Nomade sans entrain je tente de ne pas trop m’identifier à cette ruine de caravane.

On traverse sous un ciel livide et un soleil de plomb des champs de blés fauchés, des déserts hirsutes de foin moissonné – on admire quand même les lumières cuivrées et les ombres qui sculptent les meules. On s’arrête dans une église parce qu’il en est brièvement fait mention dans La Recherche, et l’on n’y trouve que toiles d’araignée, vitraux ternes, chœur sans âme totalement gâté par une grande banderole représentant le Christ de manière si laide, si vulgaire, qu’on préfère battre en retraite.

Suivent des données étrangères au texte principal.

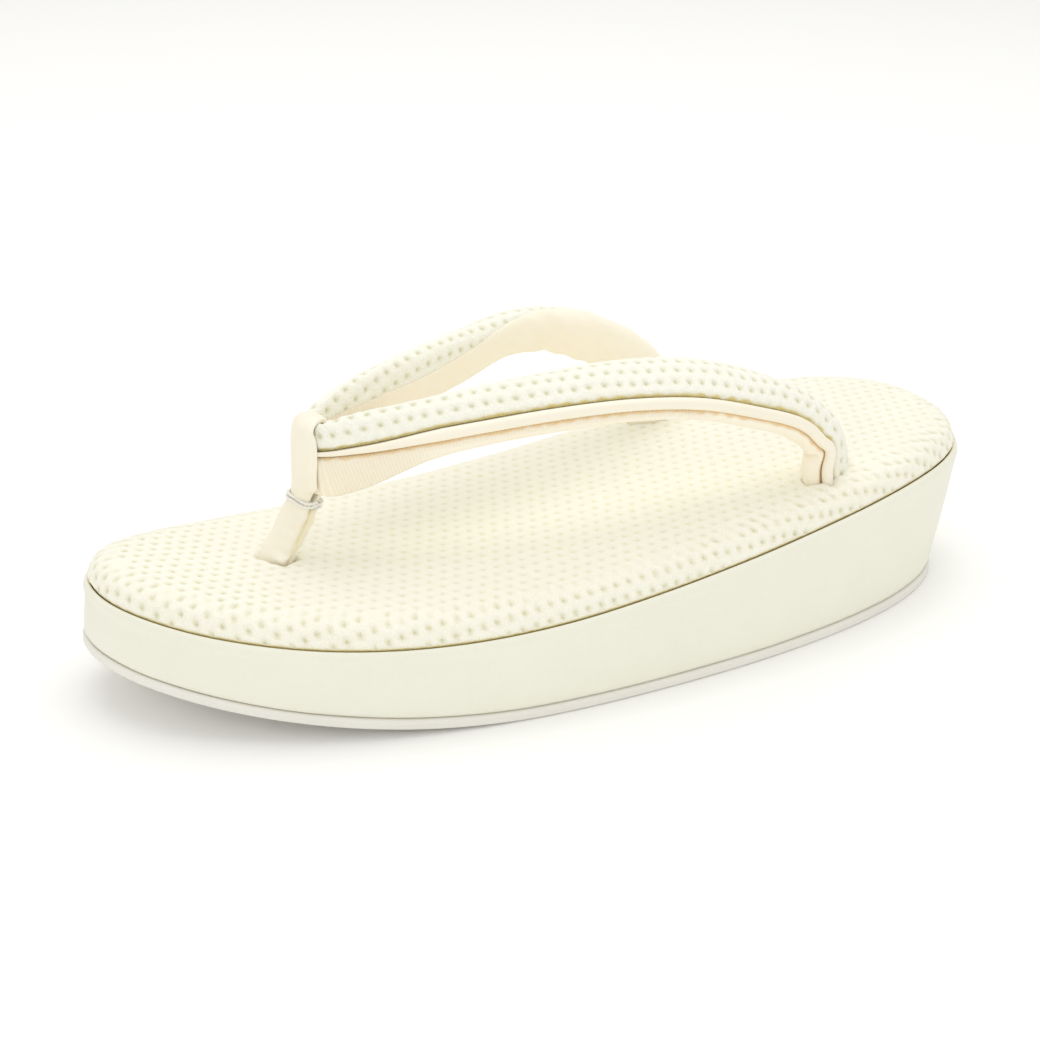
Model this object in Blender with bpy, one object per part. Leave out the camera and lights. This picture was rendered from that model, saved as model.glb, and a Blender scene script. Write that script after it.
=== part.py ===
"""Zori sandal: a woman's left sandal with a wedge sole and padded thong straps.

Toe towards -Y, heel towards +Y, +Z up, +X the outer side of the foot.
Sizes are in millimetres here and become metres when a mesh is made.
"""
import math
from collections import namedtuple

import bmesh
import bpy
from mathutils import Vector

MM = 0.001
NEARBY = 0.02

# Footprint of the sole, a long oval that bows slightly to the outer side
LENGTH = 240.0
WIDTH = 91.0
TOE_ROUNDNESS = 2.21
HEEL_ROUNDNESS = 2.41
TAPER = (-0.053, 0.067, 0.083)
BOW = -9.0
BOW_TWIST = 3.2
AROUND = 72

# Height of the rim where the cover meets the wrap, toe to heel
RIM_TABLE = (
    # y, rim height
    (-120.0, 28.8),
    (-100.0, 25.4),
    (-76.0, 22.9),
    (-50.0, 22.2),
    (-24.0, 23.2),
    (0.0, 25.4),
    (30.0, 28.9),
    (58.0, 32.2),
    (90.0, 35.0),
    (120.0, 35.6),
)

# Outsole and toe spring
OUTSOLE_THICK = 2.7
OUTSOLE_PROUD = 0.3
OUTSOLE_EDGE = 0.7
TOE_SPRING = 12.5
SPRING_START = 24.0
SEAT_GAP = 0.3

# How far the wall leans in from its lip to the outsole
LEAN_SIDE = 1.1
LEAN_TOE = -0.6
LEAN_HEEL = 6.4
WRAP_THICK = 1.9
WALL_SHARES = (0.0, 0.3, 0.62)
TOE_OVERHANG = OUTSOLE_PROUD - LEAN_TOE

# Wrap section above the leaning wall: inset from the lip, height from the rim
LIP_TABLE = (
    # inset, height
    (0.40, -3.6),
    (0.00, -2.2),
    (0.25, -0.7),
    (0.95, 0.0),
    (1.65, -0.5),
    (1.90, -1.8),
)

LIP_OUTER_ROWS = 3

# Toe seam where the ends of the wrap overlap
SEAM_ANGLE = 196.0
SEAM_STEP = 0.5
SEAM_FADE = 16.0
SEAM_CLEAR = 1.5
SEAM_WIDTH = 0.3

# Padded cover: inset from the lip, height from the rim
COVER_TABLE = (
    # inset, height
    (2.30, -1.5),
    (2.30, -0.4),
    (1.75, 0.9),
    (1.85, 2.4),
    (2.75, 4.3),
    (4.70, 5.8),
    (8.80, 6.8),
)
COVER_DIP = -0.5
COVER_COLUMNS = 6
CORE_TOP = -1.8

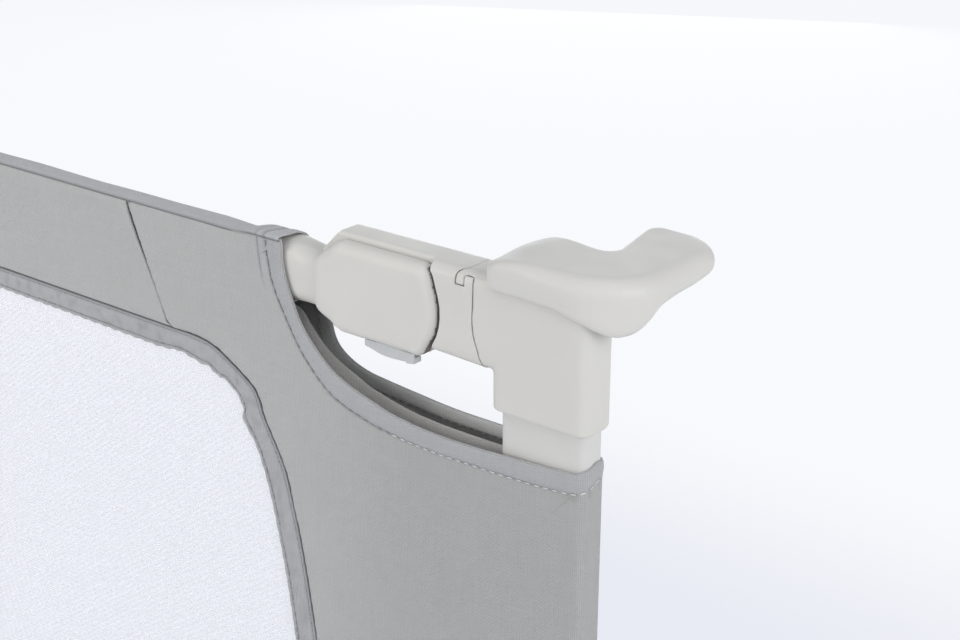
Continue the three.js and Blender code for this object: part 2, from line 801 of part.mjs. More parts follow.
function makePost() {
  const outer = rectangle(postWidth, postDepth, postRound);
  const inner = rectangle(
    postWidth - 2 * postWall, postDepth - 2 * postWall, postRound - postWall, 0, 0, 2,
  );
  const foot = bracketBottom + bracketFloor + fitGap;
  return cut(
    alongZ(outer, foot, postTop),
    alongZ(inner, foot - overrun, postTop + overrun),
    rodY(screwRadius + fitGap, 0, armDepth, 0, postScrewHeight, 12),
    rodY(screwRadius + fitGap, -armDepth, 0, 0, floorLevel + bracketScrewHeight, 12),
  );
}

function makeBeamTube() {
  const outer = rectangle(tubeDepth, tubeHeight, tubeRound, 0, neckMiddle);
  const inner = rectangle(
    tubeDepth - 2 * beamWall, tubeHeight - 2 * beamWall, tubeRound - beamWall, 0, neckMiddle, 2,
  );
  const end = postX - tubeEnd;
  const holes = [-1, 1].map((side) => rodY(
    rivetRadius + fitGap, -neckDepth, neckDepth, side * (postX - rivetInset), neckMiddle, 12,
  ));
  return cut(alongX(outer, -end, end), alongX(inner, -end - overrun, end + overrun), ...holes);
}

// Cloth outlines of the right end, in X and Z
function cutOutCurve() {
  const start = -sleeveInset;
  const run = sleeveInset + pocketOuter;
  const fall = panelTop;
  const shares = [
    [0, 0], [0.002, 0.36], [0.065, 0.64], [0.167, 0.945],
    [0.322, 1.115], [0.52, 1.19], [0.83, 1.137], [1, 1.09],
  ];
  return splinePoints(shares.map(([xShare, zShare]) => [
    start + run * xShare, panelTop - fall * zShare,
  ]), 22);
}

function windowSide() {
  const run = windowFlatInset - windowSideInset;
  const fall = windowTop - windowMiddle;
  const shares = [
    [0, 0], [0.2, 0], [0.42, 0.04], [0.61, 0.108],
    [0.73, 0.184], [0.81, 0.3], [0.87, 0.4], [0.97, 0.68], [1, 1],
  ];
  const upper = splinePoints(shares.map(([xShare, zShare]) => [
    -windowFlatInset + run * xShare, windowTop - fall * zShare,
  ]), 18);
  const lower = upper.slice(0, -1).reverse().map(([x, z]) => [x, 2 * windowMiddle - z]);
  return upper.concat(lower);
}

function pocketOutline() {
  return [
    [-pocketSeamInset, panelTop],
    ...windowSide(),
    [-pocketSeamInset, hemLevel],
    [pocketOuter, hemLevel],
    ...cutOutCurve().reverse(),
  ];
}

function makePocket() {
  const outline = pocketOutline();
  const back = pocketBack + clothThickness;
  const openEnd = -pocketSeamInset - 2 * overrun;
  const wrap = (margin) => shapeOf(roundedOutline([
    [openEnd, panelFront + margin, 0],
    [-pocketTaperInset, panelFront + margin, 0],
    [pocketOuter - margin, -pocketWrap + margin, pocketRound - margin],
    [pocketOuter - margin, pocketWrap - margin, pocketRound - margin],
    [-pocketTaperInset, back - margin, 0],
    [openEnd, back - margin, 0],
  ]));
  const outer = alongZ(wrap(0), hemLevel - overrun, panelTop + overrun);
  const inner = alongZ(wrap(clothThickness), hemLevel - 2 * overrun, panelTop + 2 * overrun);
  const ends = block(
    openEnd - overrun, -pocketSeamInset - overrun, panelBack, pocketBack,
    hemLevel - 2 * overrun, panelTop + 2 * overrun,
  );
  const behindNeck = block(
    openEnd - overrun, 0, panelBack + overrun, back + overrun, pocketBackTop, panelTop + overrun,
  );
  return cut(alongY(shapeOf(outline), panelFront, back).intersect(outer), inner, ends, behindNeck);
}

function makeLiner() {
  const outline = inset(pocketOutline(), linerInset);
  const end = -postWidth / 2 - linerInset;
  const sheet = alongY(shapeOf(outline), linerPlane - clothThickness / 2, linerPlane + clothThickness / 2);
  return sheet.intersect(block(
    -pocketSeamInset, end, -armDepth, armDepth, hemLevel, neckMiddle - neckHeight / 2 - linerInset,
  ));
}

// Sleeve round the beam tube, loose in front where it joins the panel
function makeSleeve() {
  const end = postX - sleeveInset - bandWidth - bandGap;
  const sleeveAt = (margin) => {
    const front = panelBack + seamGap + sleeveThickness - margin;
    const back = tubeDepth / 2 + fitGap + margin;
    const height = tubeHeight + 2 * fitGap + 2 * margin;
    return rectangle(back - front, height, tubeRound + margin, (back + front) / 2, neckMiddle);
  };
  const neckRoom = alongX(
    rectangle(neckDepth + 2 * fitGap, neckHeight + 2 * fitGap, neckRound, 0, neckMiddle),
    postX + neckInner - fitGap, postX,
  );
  return cut(
    alongX(sleeveAt(sleeveThickness), -end, end),
    alongX(sleeveAt(0), -end - overrun, end + overrun),
    neckRoom,
    mirrored(neckRoom),
  );
}

function makeSleeveBand() {
  const bandAt = (margin) => rectangle(
    neckDepth + 2 * margin, neckHeight + 2 * margin, neckRound + margin, 0, neckMiddle,
  );
  const start = -sleeveInset - bandWidth;
  return cut(
    alongX(bandAt(fitGap + sleeveThickness), start, -sleeveInset),
    alongX(bandAt(fitGap), start - overrun, -sleeveInset + overrun),
  );
}

// Bands of cloth over and under the window, between the two slanting seams
function makeBand(zWindow, zEdge) {
  const edge = postX - pocketSeamInset - seamGap;
  const window = postX - windowFlatInset - seamGap;
  const outline = shapeOf([[-window, zWindow], [window, zWindow], [edge, zEdge], [-edge, zEdge]]);
  return alongY(outline, panelFront, panelBack);
}

function windowOutline() {
  const right = windowSide().map(([x, z]) => [postX + x, z]);
  return right.concat([...right].reverse().map(([x, z]) => [-x, z]));
}

function makeBinding() {
  const outer = inset(windowOutline(), seamGap);
  const inner = inset(windowOutline(), bindingWidth);
  return cut(
    alongY(shapeOf(outer), panelFront - bindingProud, panelBack),
    alongY(shapeOf(inner), -armDepth, armDepth),
  );
}

function makeMesh() {
  const outline = inset(windowOutline(), bindingWidth + seamGap);
  const middle = (panelFront + panelBack) / 2;
  return alongY(shapeOf(outline), middle - meshThickness / 2, middle + meshThickness / 2);
}

function makeWebbing() {
  const edge = postX - pocketSeamInset - 2 * seamGap - overrun;
  return block(
    -edge, edge, panelBack + seamGap, panelBack + seamGap + webbingThickness,
    hemLevel, hemLevel + webbingHeight,
  );
}

function makeBracket() {
  const body = alongZ(
    rectangle(2 * bracketInner, 2 * bracketDepth, bracketRound, 0, 0, 4),
    bracketBottom, floorLevel + bracketTop, castingBottomRound, 1,
  );
  const heel = block(
    -earOuter, earOuter, 0, bracketDepth + earReach / 5,
    bracketBottom, floorLevel + bracketTop - bracketWall,
  );
  const earShape = roundedOutline([
    [bracketDepth - overrun, bracketBottom, 0],
    [footPinBack + earReach, bracketBottom, earReach - fitGap],
    [footPinBack + earReach, footPinZ + earReach + fitGap, earReach - fitGap],
    [bracketDepth - overrun, floorLevel + bracketTop - bracketWall, 0],
  ], 4);
  const ears = [-1, 1].map((side) => {
    const from = side < 0 ? -earOuter : earInner;
    return alongX(shapeOf(earShape), from, from + earThickness);
  });
  const socket = alongZ(
    rectangle(postWidth + 2 * fitGap, postDepth + 2 * fitGap, postRound + fitGap, 0, 0, 3),
    bracketBottom + bracketFloor, floorLevel + bracketTop + overrun,
  );
  const pinHole = rodX(
    footPinRadius + fitGap, -earOuter - overrun, earOuter + overrun, footPinBack, footPinZ,
  );
  const barrelRoom = rodX(footBarrelRadius + earGap, -earInner, earInner, footPinBack, footPinZ, 28);
  const screwZ = floorLevel + bracketScrewHeight;
  const screwHoles = [
    rodY(screwRadius + fitGap, -armDepth, 0, 0, screwZ, 12),
    rodY(screwHeadRadius + fitGap, -armDepth, -bracketDepth + screwHeadHeight + fitGap, 0, screwZ),
  ];
  return cut(joined(body, heel, ...ears), socket, pinHole, barrelRoom, ...screwHoles);
}

function makeBracketScrew() {
  const screwZ = floorLevel + bracketScrewHeight;
  return joined(
    rodY(screwRadius, -bracketDepth + screwRecess, -bracketDepth + screwLength, 0, screwZ, 12),
    rodY(screwHeadRadius, -bracketDepth + screwRecess, -bracketDepth + screwHeadHeight, 0, screwZ),
  );
}

function makeBracketPad() {
  return alongZ(
    rectangle(2 * bracketInner - 2 * bracketWall, 2 * bracketDepth - bracketWall, bracketRound, 0, 0, 3),
    floorLevel, bracketBottom - fitGap, castingBottomRound / 2, 1,
  );
}

function makeFootKnuckle() {
  const half = footTubeWidth / 2 - earGap;
  const tongueWidth = footTubeWidth - 2 * footTubeWall - 2 * fitGap;
  const tongueHeight = footTubeHeight - 2 * footTubeWall - 2 * fitGap;
  const barrel = rodX(footBarrelRadius, -half, half, footPinBack, footPinZ, 28);
  const neck = block(
    -half, half, footPinBack, footTubeStart - fitGap,
    footPinZ - footTubeHeight / 2, footPinZ + footTubeHeight / 2,
  );
  const tongue = block(
    -tongueWidth / 2, tongueWidth / 2, footPinBack, footTubeStart + footTongue,
    footPinZ - tongueHeight / 2, footPinZ + tongueHeight / 2,
  );
  const corner = footTubeRound - footTubeWall;
  const shaped = tongue.intersect(alongY(
    rectangle(tongueWidth, tongueHeight, corner, 0, footPinZ), 0, footTubeEnd,
  ));
  const bore = rodX(
    footPinRadius + footPinClearance, -half - overrun, half + overrun, footPinBack, footPinZ,
  );
  return cut(joined(barrel, neck, shaped), bore);
}

function makeFootPin() {
  const end = earOuter + washerGap;
  return joined(
    rodX(footPinRadius, -end, end, footPinBack, footPinZ),
    rodX(footPinHeadRadius, -end - footPinHeadHeight, -end, footPinBack, footPinZ),
    rodX(footPinHeadRadius, end, end + footPinHeadHeight, footPinBack, footPinZ),
  );
}

function makeFootTube() {
  const tubeAt = (wall) => rectangle(
    footTubeWidth - 2 * wall, footTubeHeight - 2 * wall, footTubeRound - wall, 0, footPinZ,
  );
  return cut(
    alongY(tubeAt(0), footTubeStart, footTubeEnd),
    alongY(tubeAt(footTubeWall), footTubeStart - overrun, footTubeEnd + overrun),
  );
}

function makeBoot() {
  const width = footTubeWidth + 2 * bootWall + 2 * fitGap;
  const bottom = floorLevel;
  const top = footPinZ + footTubeHeight / 2 + bootWall + fitGap;
  const start = footTubeEnd + bootEnd - bootLength;
  const outer = alongY(
    rectangle(width, top - bottom, bootSole, 0, (top + bottom) / 2, 4),
    start, footTubeEnd + bootEnd, castingBottomRound, 1,
  );
  const bore = alongY(
    rectangle(
      footTubeWidth + 2 * fitGap, footTubeHeight + 2 * fitGap, footTubeRound + fitGap, 0, footPinZ, 3,
    ),
    start - overrun, footTubeEnd + fitGap,
  );
  return cut(outer, bore);
}

// One end of the rail, drawn for the right and mirrored for the left
const endPieces = [
  ['beam_knuckle', makeKnuckle, plastic],
  ['release_button', makeButton, buttonPlastic],
  ['button_spring', makeSpring, steel],
  ['fold_pin', makeFoldPin, steel],
  ['fold_washer', makeFoldWasher, steel],
  ['beam_rivet', makeRivet, steel],
  ['arm', makeArm, plastic],
  ['corner_casting', makeCasting, plastic],
  ['spigot_screw', () => makeBackScrew(-spigotScrewInset, spigotScrewHeight), steel],
  ['post_screw', () => makeBackScrew(0, postScrewHeight), steel],
  ['corner_cap', makeCap, plastic],
  ['post', makePost, paintedTube],
  ['sleeve_band', makeSleeveBand, cloth],
  ['cover_pocket', makePocket, cloth],
  ['pocket_liner', makeLiner, darkCloth],
  ['foot_bracket', makeBracket, plastic],
  ['bracket_screw', makeBracketScrew, steel],
  ['bracket_pad', makeBracketPad, rubber],
  ['foot_pin', makeFootPin, steel],
  ['foot_knuckle', makeFootKnuckle, plastic],
  ['foot_tube', makeFootTube, paintedTube],
  ['foot_boot', makeBoot, rubber],
];

const middlePieces = [
  ['beam_tube', makeBeamTube, paintedTube],
  ['cover_sleeve', makeSleeve, cloth],
  ['cover_upper_band', () => makeBand(windowTop + seamGap, panelTop), cloth],
  ['cover_lower_band', () => makeBand(windowFoot - seamGap, hemLevel), cloth],
  ['window_binding', makeBinding, darkCloth],
  ['window_mesh', makeMesh, netting],
  ['hem_webbing', makeWebbing, darkCloth],
];

function mirrored(solid) {
  return solid.mirror([1, 0, 0]);
}

function meshOf(name, solid, look) {
  const mesh = new THREE.Mesh(geometryOf(solid), look());
  mesh.name = name;
  return mesh;
}

const rail = new THREE.Group();
rail.position.set(0, -footprintMiddle, cornerLevel);
for (const [name, make, look] of middlePieces) rail.add(meshOf(name, make(), look));
for (const side of ['right', 'left']) {
  const end = new THREE.Group();
  end.position.x = side === 'right' ? postX : -postX;
  for (const [name, make, look] of endPieces) {
    const solid = side === 'right' ? make() : mirrored(make());
    end.add(meshOf(`${side}_${name}`, solid, look));
  }
  rail.add(end);
}

const model = new THREE.Group();
model.add(rail);

export default model;
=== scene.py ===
import bisect
import math

import bmesh
import bpy
from mathutils import Matrix, Vector, kdtree, noise


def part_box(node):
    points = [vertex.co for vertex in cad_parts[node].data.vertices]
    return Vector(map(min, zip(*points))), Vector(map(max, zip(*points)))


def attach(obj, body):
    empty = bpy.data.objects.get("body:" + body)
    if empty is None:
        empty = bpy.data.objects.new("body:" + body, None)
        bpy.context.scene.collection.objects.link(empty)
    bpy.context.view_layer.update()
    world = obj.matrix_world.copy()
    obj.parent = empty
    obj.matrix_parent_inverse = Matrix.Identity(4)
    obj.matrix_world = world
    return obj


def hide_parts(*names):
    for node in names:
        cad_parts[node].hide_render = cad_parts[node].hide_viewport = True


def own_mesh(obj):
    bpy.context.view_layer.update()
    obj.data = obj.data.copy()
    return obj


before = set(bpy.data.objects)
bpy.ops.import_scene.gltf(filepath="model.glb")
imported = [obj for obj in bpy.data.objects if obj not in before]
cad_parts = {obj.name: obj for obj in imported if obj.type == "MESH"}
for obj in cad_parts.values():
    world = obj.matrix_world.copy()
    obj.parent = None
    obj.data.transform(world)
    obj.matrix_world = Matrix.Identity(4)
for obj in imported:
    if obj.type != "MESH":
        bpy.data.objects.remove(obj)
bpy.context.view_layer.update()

scene = bpy.context.scene
scene.view_settings.view_transform = "Standard"

# Each end is laid out in millimetres from its post's axis, and heights from the corner level
mm = 0.001
castingRise = 0.011  # the casting's lower edge over the corner level
postLow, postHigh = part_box("right_post")
postAxis = (postLow.x + postHigh.x) / 2
halfSpan = postAxis / mm
middleY = (postLow.y + postHigh.y) / 2
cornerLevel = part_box("right_corner_casting")[0].z - castingRise
weldReach = 0.00001
ends = (("right", 1), ("left", -1))


def endPoint(x, y, z, side):
    return Vector((side * (postAxis + x * mm), middleY + y * mm, cornerLevel + z * mm))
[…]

On regarde des barques passer. On se regarde pédaler avec son enfant, errer dans un village qui semble n’être, sous ce soleil cru, qu’une mauvaise copie d’un autre village traversé naguère en Dordogne. On monte ou on descend des routes, des chemins. On roule. On passe en silence. L’enfant se réjouit de la descente en luge, du pédalo – pas contrariant, pas contrarié. On n’est même pas maussade, juste ailleurs, juste navré de l’inutile agitation de ces kilomètres avalés en vain, alors qu’on pourrait voyager pour de bon en relisant Proust, en jouant de l’accordéon, en écrivant. (Trois mois plus tard cette même journée me fait l’effet d’un havre de quiétude estivale, et je constate une fois de plus qu’on peut garder un souvenir embelli de moments vécus, sur le moment, maussadement ; et huit mois plus tard je pense à cette « Polka italienne » de Rachmaninov que je commençais alors à travailler, et que nous avons encore ce matin joué en duo avec Léo pour un de ces moments de partage avec lui qui, pour brefs qu’ils soient, justifient pleinement l’énergie déraisonnable que je mets à tenter de le suivre sur les pentes raides de la Musique.)

Au coucher trop tardif je lis à Clément la suite de Croc-Blanc, et le voyage commence pour de bon – factice, peut-être, mais pas moins que l’autre.

Les chevaux dorment, une patte levée.

Puissé-je retrouver le rêve que j’ai perdu.